The redesign addresses each problem:
For ClOrdID management, the system maintains two identifiers per order: the "active ClOrdID" (the ClOrdID currently acknowledged by the venue) and the "pending ClOrdID" (the ClOrdID of an outstanding cancel/replace request, if any). The active ClOrdID is updated only when the venue confirms the replace (ExecutionReport with ExecType=Replaced). If the replace is rejected (OrderCancelReject), the pending ClOrdID is discarded and the active ClOrdID remains unchanged. All new requests to the venue reference the active ClOrdID as the OrigClOrdID.
For concurrency control, the system enforces a strict one-pending-request rule. While a cancel or replace request is outstanding (order is in PendingCancel or PendingReplace), new cancel/replace requests from the trader are queued internally. When the pending request is resolved (confirmed or rejected), the system dequeues the next request (if any) and submits it. If the queued request conflicts with the resolution (e.g., the trader queued a price change to $50.10 but the order filled while the previous request was pending), the queued request is discarded and the trader is notified.
For fill processing during pending states, the system processes fill ExecutionReports immediately regardless of pending cancel/replace status. If the order is in PendingReplace and a fill arrives, the fill is applied (cumulative quantity and average price are updated, the order may transition to PartiallyFilled or Filled).
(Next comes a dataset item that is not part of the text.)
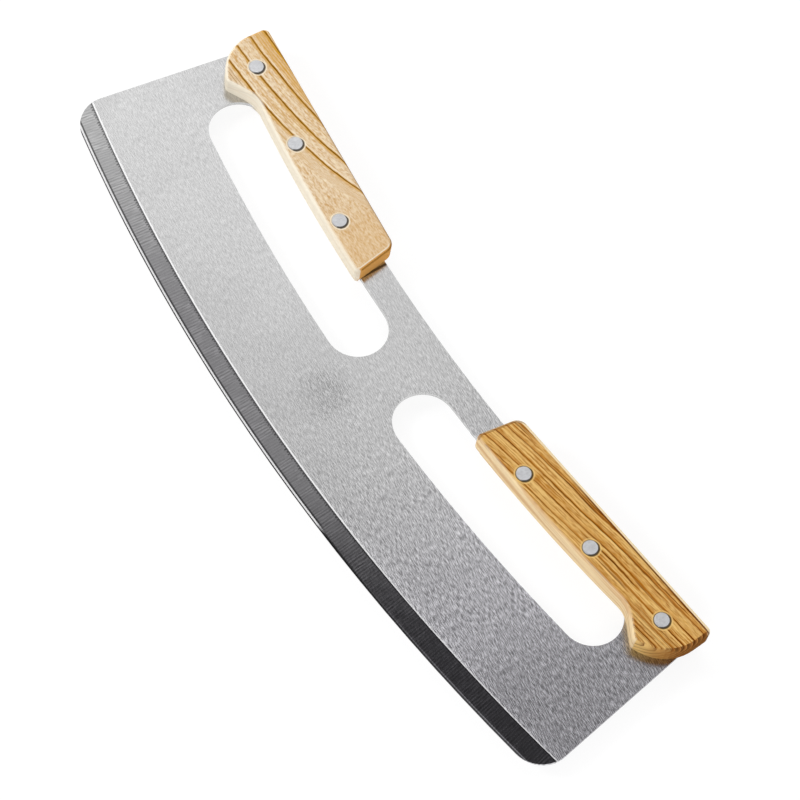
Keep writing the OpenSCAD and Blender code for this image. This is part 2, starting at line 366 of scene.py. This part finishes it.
leftWood = {
    "name": "honey_wood",
    "cream": colour(246, 234, 210),
    "base": colour(228, 204, 164),
    "deep": colour(196, 152, 96),
    "warm": colour(208, 162, 96),
    "gold": colour(204, 150, 28),
    "line": colour(132, 84, 0),
    # painted light: the pale colour laid on the lit slot side and on the spine fillet's highlight
    "side": colour(242, 235, 218),
    "roughness": 0.6,
    "fibre": 0.90,
    "fleck": 0.62,  # short pale flecks, and how far they are drawn out along the grain
    "fleckStretch": 0.35,
    "fleckScale": 1300,
    "fineLines": 0.12,
    "fineOuter": 0.45,  # more of the golden streaks at the -X end
    "broad": 0.25,  # cream in broad soft bands
    "warmUpper": 0.5,  # warm shade and golden lines at the outer spine side
    "goldUpper": 0.9,
    "warmInner": 0.35,  # warm shade towards the inner end
    "straightBelow": (-0.9, -0.2),  # fibres run straight below these rings
    "crowdBelow": (-0.30, -0.12),  # and close lines crowd below these, near the heel
    "start": -0.160,  # the first line begins here and climbs by rise, bend and swell
    "firstLine": 0.0313,
    "rise": 0.0,
    "bend": 1.1,
    "swell": 10.0,
    "drift": 0.0016,
    "tilt": 1.2,
    "ringGap": 0.0071,
    "lowestLine": -0.5,
    "lineWidth": 0.00040,
    "lineFrom": 0.80,  # a line is at least this strong
    "goldBelow": 0.0018,  # golden shade on each side of a line
    "goldAbove": 0.0008,
    "creamAt": 0.0010,  # thin cream line beside each line
    "warmAbove": 0.0,
    "rivetShadowStart": 0.0002,
    "endGrain": colour(228, 164, 80),
    "endLine": colour(156, 94, 0),
    "endContrast": 0.2,
    "endPitch": 0.00125,
    "endTilt": 1.2,
    "endFacing": (0.5, 0.8),  # how far a side must face +X to count as an end
    "endFrom": (0.88, 0.96),
    "litSideAmount": 0.85,
    "sideLines": 0.10,
    "sideOnHeel": 1.0,  # 1 where the painted light on the slot side runs on round the heel
    "spineHighlight": 0.0,  # painted highlight on the fillet along the spine side
    "shoulderHighlight": 0.7,  # or a painted highlight line over the inner end
    "edgeShadeFrom": (-0.124, -0.112),  # painted shade darkens the spine side edge from here on
    "innerLine": 0.0,
}

rightWood = {
    "name": "amber_wood",
    "cream": colour(234, 196, 124),
    "base": colour(204, 148, 62),
    "deep": colour(156, 94, 30),
    "warm": colour(192, 128, 46),
    "gold": colour(176, 108, 28),
    "line": colour(96, 44, 6),
    # painted light: the pale colour laid on the lit slot side and on the spine fillet's highlight
    "side": colour(246, 226, 186),
    "roughness": 0.58,
    "fibre": 0.80,
    "fleck": 0.70,
    "fleckStretch": 0.14,
    "fleckScale": 1900,
    "fineLines": 0.95,
    "fineOuter": 0.0,
    "broad": 0.65,
    "warmUpper": 0.0,
    "goldUpper": 0.0,
    "warmInner": 0.0,
    "straightBelow": None,
    "crowdBelow": (-1.7, -1.1),
    "start": 0.046,
    "firstLine": 0.0253,
    "rise": 0.205,
    "bend": -0.26,
    "swell": 0.0,
    "drift": 0.0026,
    "tilt": 2.4,
    "ringGap": 0.00475,
    "lowestLine": -9.0,
    "lineWidth": 0.00022,
    "lineFrom": 0.35,
    "goldBelow": 0.0003,
    "goldAbove": 0.0010,
    "creamAt": -0.0009,
    "warmAbove": 0.25,
    "rivetShadowStart": 0.0004,
    "endGrain": colour(86, 42, 12),
    "endLine": colour(236, 160, 84),
    "endContrast": 0.6,
    "endPitch": 0.0026,
    "endTilt": 0.9,
    "endFacing": (0.7, 0.95),
    "endFrom": (0.985, 0.995),
    "litSideAmount": 0.75,
    "sideLines": 0.40,
    "sideOnHeel": 0.0,
    "spineHighlight": 0.9,
    "shoulderHighlight": 0.0,
    "edgeShadeFrom": (0.074, 0.094),
    "innerLine": 0.5,
}

topEdge = {  # spine side of the grips' upper face: where its inner end is, and its slope
    "x": 0.05093,
    "y": 0.04144,
    "slope": 0.1018,
}


closePitch = 0.00125  # between the close lines at the heel and the outer spine side


def acrossRings(s, tree, place, underTop):
    # the rings climb along the grip and slant down through it, with a slow and a quick waver
    x, y = place[:2]
    run = less(tree, x, s["start"])
    if not s["rise"]:
        run = larger(tree, run, 0.0)
    climb = add(tree, s["bend"], times(tree, run, s["swell"]))
    climb = times(tree, run, add(tree, s["rise"], times(tree, run, climb)))
    across = less(tree, y, add(tree, climb, s["firstLine"]))
    across = less(tree, across, times(tree, underTop, s["tilt"]))
    wave = add(tree, fibres(tree, place, 0.4, 60, 3.0), -0.5)
    across = add(tree, across, times(tree, wave, s["drift"]))
    jitter = add(tree, fibres(tree, place, 0.6, 520, 1.0), -0.5)
    return add(tree, across, times(tree, jitter, 0.0004))


def layFibres(s, tree, place, across):  # broad bands, fibres at two sizes and pale flecks
    fine = spread(tree, fibres(tree, place, 0.35, 1250, 2.0, 0.6))
    medium = spread(tree, fibres(tree, place, 0.18, 700, 2.0, 0.6))
    broad = spread(tree, fibres(tree, (place[0], across, place[2]), 0.08, 300, 2.0))
    fleck = spread(tree, fibres(tree, place, s["fleckStretch"], s["fleckScale"], 2.0, 0.6))
    wood = blend(tree, times(tree, broad, s["broad"]), s["base"], s["cream"])
    wood = blend(tree, times(tree, medium, s["fibre"] * 0.7), wood, s["deep"])
    wood = blend(tree, times(tree, fine, s["fibre"]), wood, s["deep"])
    wood = blend(tree, times(tree, fleck, s["fleck"]), wood, s["cream"])
    return wood, fine, medium


def warmShades(s, tree, offset, upper, wood):
    besideLine = strip(tree, offset, -0.0001, s["ringGap"] * 0.32, 0.0010)
    wood = blend(tree, times(tree, besideLine, s["warmAbove"]), wood, s["warm"])
    return blend(tree, times(tree, upper, s["warmUpper"]), wood, s["warm"])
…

If the fill completes the order (Filled), the pending replace is moot. If the fill is partial, the pending replace may still succeed, but the OMS recalculates whether the replace request's quantity is still valid (the new quantity must be greater than or equal to the cumulative filled quantity; otherwise the venue will reject the replace).
Analysis:
The two-identifier pattern (active ClOrdID and pending ClOrdID) eliminates the stale-reference problem because the system always knows which ClOrdID the venue considers current. The one-pending-request rule eliminates venue-side ambiguity and simplifies the OMS state machine. The immediate fill processing during pending states ensures that position tracking is always current, even when cancel/replace messages are in flight. Together, these patterns handle the fundamental race condition of cancel/replace workflows: the unavoidable latency window between sending a request and receiving the venue's response, during which fills and other events may occur.
Scenario: A buy-side firm is establishing FIX connectivity to a new electronic communication network (ECN) to access additional liquidity for its equity trading strategies. The firm's existing OMS supports FIX 4.2 connections to two other venues. The new ECN supports FIX 4.4 and has specific requirements for message formatting, session management, and order handling.
Design approach:
The implementation proceeds through four phases: session certification, application message mapping, exception handling, and production cutover.
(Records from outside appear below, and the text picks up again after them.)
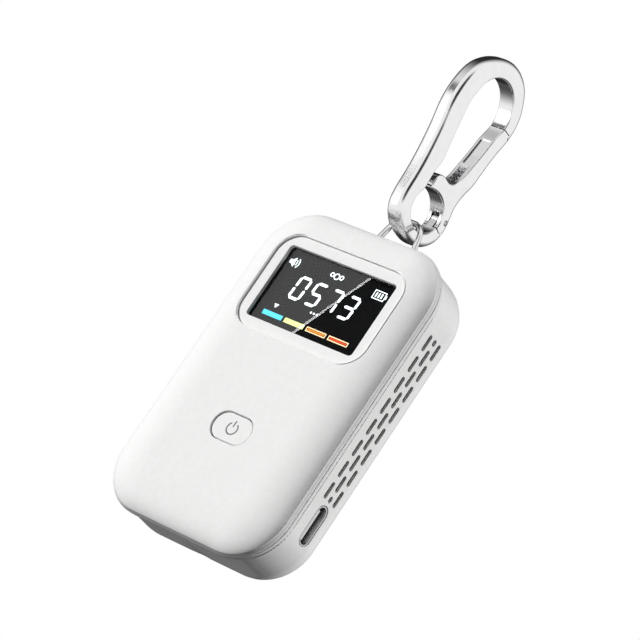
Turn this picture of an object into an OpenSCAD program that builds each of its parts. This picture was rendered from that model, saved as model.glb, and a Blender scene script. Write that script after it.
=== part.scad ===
// Keychain air quality monitor hanging from a spring-gate clip, in millimetres.
// +Z runs up the case, the display faces -Y and the charging socket is on the +X side.
// The origin is at the top of the inside of the hook, where the whole thing hangs.

/* [Case] */
// Width of the case across the display
case_w = 46.2; // [46:0.1:48]
// Height of the case
case_l = 72; // [71.6:0.1:74]
// Corner radius of the front cover's outline
case_corner = 11.3; // [10.8:0.1:12]
// How far the cover's domed edge rises above its rim
dome_rise = 3.54; // [3.3:0.02:4]
// How far the cover's domed edge reaches in from the rim
dome_reach = 9.75; // [9:0.05:10.5]
// Depth of the back half, from the cover's rim to the back face
back_depth = 14.55; // [14.4:0.05:15.5]
// How far the back shell's walls stand inside the cover's rim
shell_inset = 0.7; // [0.6:0.05:0.9]
// Radius of the back shell's rear edge
shell_round = 5.75; // [5:0.05:6]
// Wall thickness of both shells
wall = 1.4; // [1.3:0.05:1.5]

/* [Window and button] */
// Width of the sunken frame around the display
frame_w = 33.9; // [33:0.1:34.5]
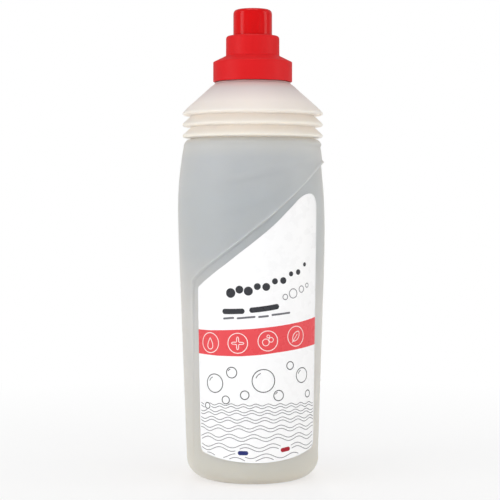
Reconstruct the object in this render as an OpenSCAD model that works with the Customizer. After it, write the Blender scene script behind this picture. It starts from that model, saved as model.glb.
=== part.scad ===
// Toilet cleaner bottle: a one-litre blown bottle with a ribbed shoulder, a spout closure
// and a glossy overcap. Millimetres, +Z up, origin in the middle of the base, front at -Y.
// The bottle is its own mirror image front to back, so both halves of its mould are alike.

/* [Body] */
// Widest diameter of the body, at its belly
belly_d = 86.4; // [85:0.2:92]
// Distance of the belly below the top of the smooth body
belly_drop = 40.2; // [35:0.1:50]
// Diameter just above the rounded heel
heel_d = 76.6; // [74:0.2:80]
// Radius of the rounded heel
heel_round = 11.5; // [6:0.5:14]
// Radius of the bowed flank above the belly
flank_up_r = 191; // [180:1:240]
// Radius of the bowed flank below the belly
flank_low_r = 500; // [400:10:700]
// Height of the smooth body, up to the lowest rib
body_h = 195.7; // [190:0.1:200]
// Radius where the body turns in under the lowest rib
body_round = 5; // [1.5:0.1:6]
// Wall thickness
wall = 0.9; // [0.7:0.1:1.4]

/* [Base] */
// Inner diameter of the ring that the bottle stands on
stand_ring_d = 50; // [44:1:51]
// Height of the hollow under the base
push_up = 3.8; // [2:0.2:6]

/* [Label panel] */
// Depth of the sunk label panel under the belly, where both are widest
panel_depth = 1.5; // [1.3:0.1:2.5]
// Distance of the panel's widest place below the belly
panel_drop = 13; // [5:0.5:25]
// Depth of the panel at its lower edge, under the foot of the flank
panel_foot_depth = 0.4; // [0.3:0.1:1.2]
// Radius of the bowed panel above its widest place
panel_up_r = 330; // [280:10:400]
// Radius of the bowed panel below its widest place
panel_low_r = 700; // [500:50:900]
// Height of the lower edge of the panel
panel_low_z = 11; // [9:0.5:14]
// Distance of the panel's upright edge from the middle plane
panel_left = 34; // [32.5:0.5:36]
// Height of the slanted ridge in the middle of the front
ridge_mid_z = 143.2; // [141:0.1:146]

/* [Ribs and shoulder] */
// Number of ribs
rib_count = 3; // [2:1:4]
// Distance from rib to rib
rib_pitch = 6.45; // [5.5:0.05:7]
// Distance of the ribs' tips inside the belly
rib_step = 2.7; // [2:0.1:4]
// Depth of the groove between two ribs
rib_depth = 4.8; // [2:0.1:5.5]
// Height from a groove to the tip above it
rib_undercut = 1.5; // [1.2:0.1:2.5]
// Radius of a rib's rounded tip
rib_tip = 1.05; // [0.5:0.05:1.4]
// Height of the shoulder cone
shoulder_h = 16.8; // [14:0.1:22]
// Diameter of the shoulder where it ends under the closure
shoulder_top_d = 43.6; // [42.6:0.2:46]
// Height of the upright band under the closure
band_h = 1.1; // [0.5:0.1:1.5]

/* [Neck] */
// Outer diameter of the neck, without its thread
neck_d = 38.8; // [38:0.2:39.6]
// Bore of the neck
neck_bore_d = 34.8; // [33:0.2:36]
// Height of the neck above the band
neck_h = 9.6; // [9:0.1:12]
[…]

Session certification: The ECN provides a certification (test) environment with a FIX acceptor endpoint. The firm's FIX engine (the initiator) must establish a session by negotiating protocol version, sender and target CompIDs, heartbeat interval, and sequence number handling. The certification process validates that the FIX engine correctly handles: logon and logout sequences, heartbeat exchange (including detection of missed heartbeats and test request/heartbeat recovery), sequence number synchronization (including gap detection and resend requests), and message-level rejection (MsgType=3, Reject) for malformed messages. Session certification typically takes one to two weeks and requires multiple rounds of testing. Common session-level issues include: incorrect CompID configuration, heartbeat interval mismatch (the ECN expects 30 seconds; the firm's engine is configured for 60), and sequence number reset policy disagreements (some venues require a daily sequence number reset at a specific time; others maintain continuous sequence numbers).
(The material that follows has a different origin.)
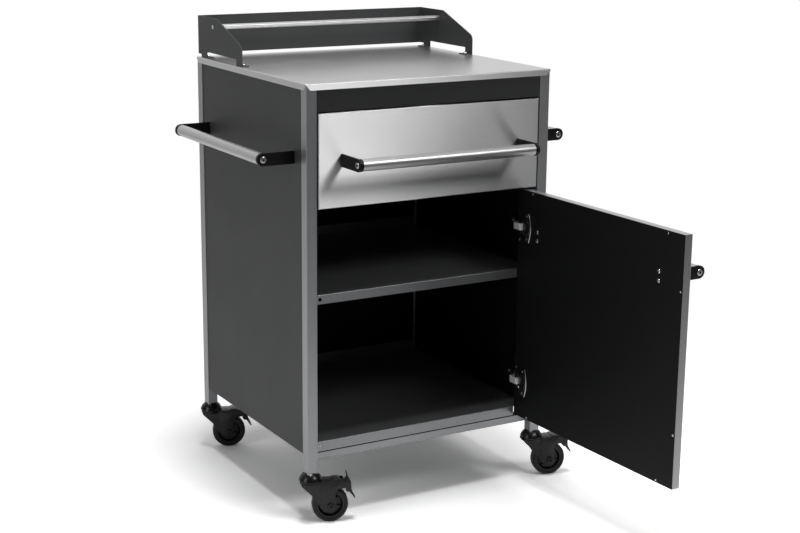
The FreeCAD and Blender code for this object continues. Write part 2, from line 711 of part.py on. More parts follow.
def make_door_liner():
    """The inner panel of the door, screwed on around its edge."""
    edge = DOOR_EDGE - FIT
    liner = box(-edge, edge, DOOR_BACK_FACE - THICK_SHEET, DOOR_BACK_FACE,
                DOOR_BOTTOM + FIT, DOOR_TOP - FIT)
    liner = liner.cut(cup_space(FIT))
    for x, z in door_screw_places():
        liner = liner.cut(cylinder(Vector(x, DOOR_BACK_FACE - 3, z), Y_AXIS,
                                   SMALL_SHANK / 2 + SHAFT_FIT, 6))
    for x, z in door_backing_places():
        liner = liner.cut(cylinder(Vector(x, DOOR_BACK_FACE - 3, z), Y_AXIS,
                                   MEDIUM_SHANK / 2 + SHAFT_FIT, 6))
    for x, z in cup_screw_places():
        liner = liner.cut(cylinder(Vector(x, DOOR_BACK_FACE - 3, z), Y_AXIS,
                                   SMALL_SHANK / 2 + SHAFT_FIT, 6))
    return liner


def make_door_backing(sign):
    """A block inside the door that the handle arm and two screws grip."""
    x = sign * (DOOR_BOLT_X + HANDLE_LENGTH / 2) / 2
    block = box(x - DOOR_BACKING_WIDTH / 2, x + DOOR_BACKING_WIDTH / 2, FRONT + SHEET,
                DOOR_BACK_FACE - THICK_SHEET, DOOR_HANDLE_Z - DOOR_BACKING_HEIGHT / 2,
                DOOR_HANDLE_Z + DOOR_BACKING_HEIGHT / 2)
    for sx, sz in door_backing_places():
        block = block.cut(cylinder(Vector(sx, DOOR_BACK_FACE, sz), Y_AXIS * -1,
                                   MEDIUM_SHANK / 2 + SHAFT_FIT, MEDIUM_LENGTH + 1))
    return block


# Concealed hinges, the door half

def cup_screw_places():
    x = CUP_X - CUP_SCREW_OFFSET
    return [(x, z + up) for z in HINGE_HEIGHTS for up in (-CUP_SCREW_SPACING / 2,
                                                          CUP_SCREW_SPACING / 2)]


def flange_outline(z):
    """The flange plate: straight near edge, bowed far edge."""
    near = DOOR_EDGE - CUP_CENTRE + CUP_RADIUS + CUP_FLANGE_MARGIN
    far = DOOR_EDGE - CUP_FLANGE_REACH
    shoulder = far + CUP_FLANGE_SHOULDER
    half = CUP_FLANGE_HEIGHT / 2
    y = DOOR_BACK_FACE
    shoulder_near = near - CUP_FLANGE_NECK
    bottom = Vector(shoulder, y, z - half)
    top = Vector(shoulder, y, z + half)
    bow = Part.Arc(top, Vector(far, y, z), bottom).toShape()
    corners = [bottom, Vector(shoulder_near, y, z - half),
               Vector(near, y, z - CUP_RADIUS), Vector(near, y, z + CUP_RADIUS),
               Vector(shoulder_near, y, z + half), top]
    sides = Part.makePolygon(corners)
    return Part.Wire([bow] + sides.Edges)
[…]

Application message mapping: FIX 4.4 introduces fields and message structures not present in FIX 4.2. The firm must map its internal order representation to the ECN's specific FIX 4.4 requirements. Key mapping considerations include: the ECN may require specific values in Tag 1 (Account) that differ from the firm's internal account identifiers; the ECN may support order types or time-in-force values that the firm's other venues do not (or may not support order types that the firm uses elsewhere); the ECN may use custom tags (user-defined tags in the 5000+ range) for venue-specific features such as order routing preferences or self-trade prevention instructions; execution report processing must handle the ECN's specific usage of ExecType and OrdStatus, which may differ subtly from other venues (for example, some venues use ExecType=Trade for fills while others use ExecType=Fill, which was introduced in FIX 4.4 as a clearer alternative to the overloaded ExecType=Trade value from FIX 4.2).
Exception handling: The connection must handle operational exceptions gracefully. Network disconnections require automatic reconnection with exponential backoff. During disconnection, the OMS must track which orders are "in flight" at the ECN — orders that were submitted but whose status is unknown due to the disconnection. Upon reconnection, after sequence number synchronization and gap fill processing, the OMS sends OrderStatusRequest messages for all in-flight orders to reconcile OMS state with venue state. Venue-side order cancellation (the ECN cancels orders unilaterally during a system event or end-of-day) must be detected and processed — the OMS cannot assume that an order remains active at the venue just because no cancel confirmation was received. Drop copy connections (a secondary FIX session that receives copies of all ExecutionReports) provide redundancy: if the primary session drops a message, the drop copy catches it.
Production cutover: Before going live, the firm conducts a parallel run: orders are submitted to the new ECN while the same orders are priced (but not executed) against the existing venues to compare execution quality. The cutover plan includes: a rollback procedure (ability to stop routing to the new ECN and revert to existing venues within minutes), monitoring dashboards that track rejection rates, fill rates, and latency in real time during the first days of live trading, and an escalation path to the ECN's market operations desk for production support.
Analysis:
FIX connectivity projects are deceptively complex. The protocol standard is well-defined, but each venue interprets and extends it differently. The certification process is essential for discovering venue-specific behaviors before they cause production incidents. The most common production issues with new FIX connections are: sequence number desynchronization after an unclean disconnect (requiring manual intervention to agree on a reset point), message format differences that pass certification but cause sporadic rejections under production load (e.g., a field that the ECN expects only for certain order types), and latency spikes during high-volume periods that trigger heartbeat timeouts and session disconnects. Robust monitoring and automated reconnection logic are as important as correct message formatting.